→ **DATA LINES**
— begin —
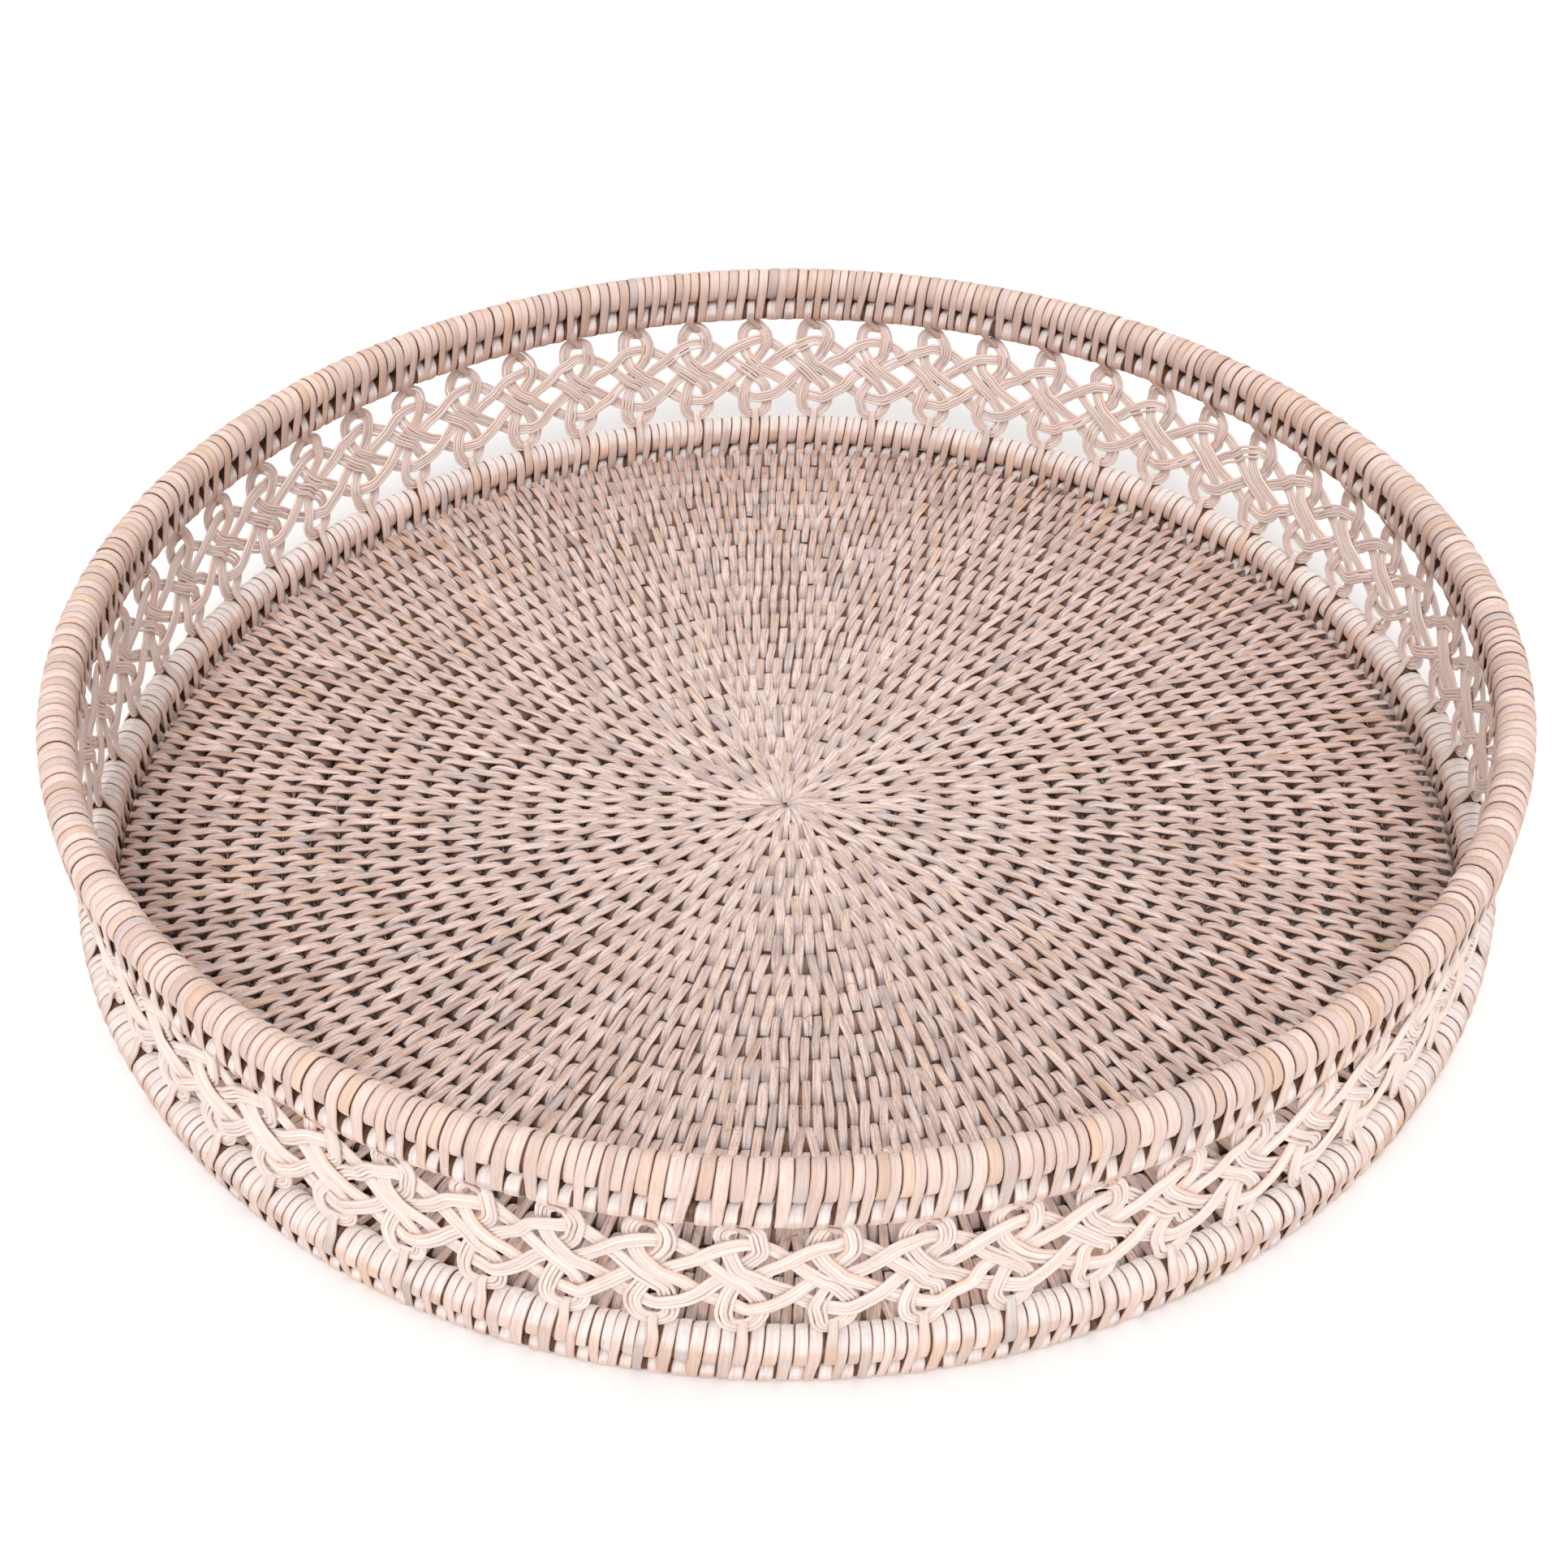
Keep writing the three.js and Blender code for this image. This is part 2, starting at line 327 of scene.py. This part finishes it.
WEAVER_MAT = rattan(
    "weaver_cane_whitewashed",
    [
        (0.00, srgb(250, 237, 231)),
        (0.50, srgb(249, 234, 228)),
        (0.85, srgb(244, 224, 215)),
        (0.95, srgb(236, 206, 184)),
        (1.00, srgb(226, 208, 202)),
    ],
    srgb(250, 242, 238),
    0.5,
    srgb(206, 175, 162),
    fibre=0.6,
    across=1.2,
    stain=0.2,
    edge=0.0,
)
CORE_MAT = core_material("core_cane", srgb(180, 150, 132), srgb(142, 113, 97), srgb(84, 62, 52))
HOOP_MAT = core_material("hoop_cane", srgb(150, 116, 96), srgb(112, 82, 66), srgb(70, 48, 38))


# ---------------------------------------------------------------- floor stitching
rng = np.random.default_rng(485)


def stitch_rows(seed):
    """Straps in their order along the spiral, as angles that count on through the turns."""
    gen = np.random.default_rng(seed)
    radius = lambda th: PITCH * (0.5 + th / TAU)
    weights = np.array([1, 3, 6, 7, 6, 3, 1]) / 27
    raw = [0.0]
    while raw[-1] < TAU:
        raw.append(raw[-1] + 5.7 / (radius(raw[-1]) + 0.75 * PITCH) * (1 + gen.normal(0, 0.04)))
    raw = [a * (TAU - 0.02) / raw[-1] for a in raw]
    even = list(raw[:-3])
    j, spare, doubled = 0, 0.0, False
    while True:
        a, b = even[j], even[j + 1]
        here = radius(a + TAU)
        if here > FLOOR_EDGE + 0.35 * PITCH:
            break
        shift = TAU + SLANT / here
        gap = b - a
        spare += gap * (here + 0.5 * PITCH) / 5.7 - 1
        if spare > 0.35 and gap * here > 5.9 and (not doubled or here < 40) or spare > 3:
            raw += [a + gap * 0.34 + shift, a + gap * 0.66 + shift]
            spare -= 1
            doubled = True
        else:
            raw.append(a + gap * (0.5 + gen.normal(0, 0.03)) + shift)
            doubled = False
        while len(even) + 3 < len(raw):
            i = len(even)
            mean = float(weights @ np.array(raw[i - 3 : i + 4]))
            limit = 1.4 / radius(raw[i])
            even.append(raw[i] + min(max(mean - raw[i], -limit), limit))
        j += 1
    raw, even = np.array(raw[: len(even)]), np.array(even)
    return raw, even + gen.normal(0, 0.09, len(even)) / (radius(raw) + PITCH)


STATIONS = np.array([-0.975, -0.945, -0.88, -0.74, -0.5, -0.2, 0.12, 0.42, 0.68, 0.85, 0.935, 0.975])


def arch(x, drop=4.3, start=0.42):
    """Height below the top of a strap that spans two coils, for x from -1 to 1."""
    a = np.abs(x)
    t = np.clip((a - start) / (0.985 - start), 0, 1)
    fall = drop * (1 - np.sqrt(np.maximum(0.0, 1 - t * t)))
    dip = 0.16 * np.exp(-((x / 0.2) ** 2))
    return fall + dip


def stitching(top):
    gen = np.random.default_rng(11 if top else 12)
    raw, even = stitch_rows(485 if top else 486)
    n = len(raw)
    rc = PITCH * (0.5 + raw / TAU)
    r_out = np.minimum(rc + PITCH * 0.985, FLOOR_EDGE)
    r_in = np.maximum(rc - PITCH * 0.985, 0.75)
    first = r_in <= 0.76
    x = np.broadcast_to(STATIONS, (n, len(STATIONS)))
    # Stations fall on the radii that this strap really spans.
    mid = np.minimum(rc, FLOOR_EDGE - 0.9)[:, None]
    r = np.where(x < 0, mid + x * (mid - r_in[:, None]) / 0.975, mid + x * (r_out[:, None] - mid) / 0.975)
    t = (r - r_in[:, None]) / (r_out - r_in)[:, None]
    s = np.clip((t - 0.12) / 0.7, 0, 1)
    ang = raw[:, None] + (even - raw)[:, None] * (s * s * (3 - 2 * s)) + math.pi
    ang = ang + SLANT * x / np.maximum(r, 6)
    lean = gen.normal(0, 0.12, (n, 1)) * x + gen.normal(0, 0.12, (n, 1)) * np.sin(np.pi * t)
    ang = ang + lean / np.maximum(r, 4)
    lift = gen.uniform(-0.14, 0.08, (n, 1))
    tuck = gen.normal(0, 0.05, (n, 1)) * np.abs(x) ** 3
    z = FLOOR_TOP - 0.09 - arch(np.clip(x + tuck, -0.985, 0.985)) + lift * (1 - x * x)
    roll = gen.normal(0, 0.06, (n, 1)) + gen.normal(0, 0.16, (n, 1)) * x**3
    fan = np.exp(-((r / 8.0) ** 2))
    roll = roll + np.where(first[:, None], (0.34 if top else 0.12) * fan, 0)
    z = np.where(first[:, None], z + (0.5 if top else 0.0) * fan * (np.abs(x) < 0.9), z)
    z = np.minimum(z, FLOOR_TOP - 0.02)
    er = np.stack([np.cos(ang), np.sin(ang), np.zeros_like(ang)], -1)
    et = np.stack([-np.sin(ang), np.cos(ang), np.zeros_like(ang)], -1)
    p = er * r[..., None]
    p[..., 2] = z
    T = np.gradient(p, axis=1)
    T /= np.linalg.norm(T, axis=2, keepdims=True)
    w = et - T * np.sum(et * T, axis=2, keepdims=True)
    w /= np.linalg.norm(w, axis=2, keepdims=True)
    nn = np.cross(T, w)
    nn *= np.sign(nn[:, :, 2:3] + 1e-9)
    cr, sr = np.cos(roll)[..., None], np.sin(roll)[..., None]
    w, nn = w * cr + nn * sr, nn * cr - w * sr
    width = (np.clip(gen.normal(2.70, 0.19, (n, 1)), 2.2, 3.1) + 0.75 * smoothstep(rc[:, None], 110, 30)) * (1 + 0.08 * gen.normal(0, 1, (n, 1)) * (t - 0.5))
    half = width / 2 * (1 - 0.16 * smoothstep(np.abs(x), 0.7, 1.0))
    half = np.minimum(half, 0.66 + 0.21 * r)
    # Wash toward each end, where the strap dips into the gap: whitewash left there, and painted shade.
    e = smoothstep(np.abs(x), 0.38, 0.86)
    if not top:
        p[..., 2] = FLOOR_TOP - p[..., 2]
        w = w * np.array([1, 1, -1.0])
        nn = nn * np.array([1, 1, -1.0])
    return p, w, nn, half, e, gen.uniform(0, 1, (n, 3))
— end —
→ **WHAT YOU NEED TO DO**
Identify each line holding the string "this", and copy it out.

→ **ANSWER TO THE PROBLEM**
Keep writing the three.js and Blender code for this image. This is part 2, starting at line 327 of scene.py. This part finishes it.
    # Stations fall on the radii that this strap really spans.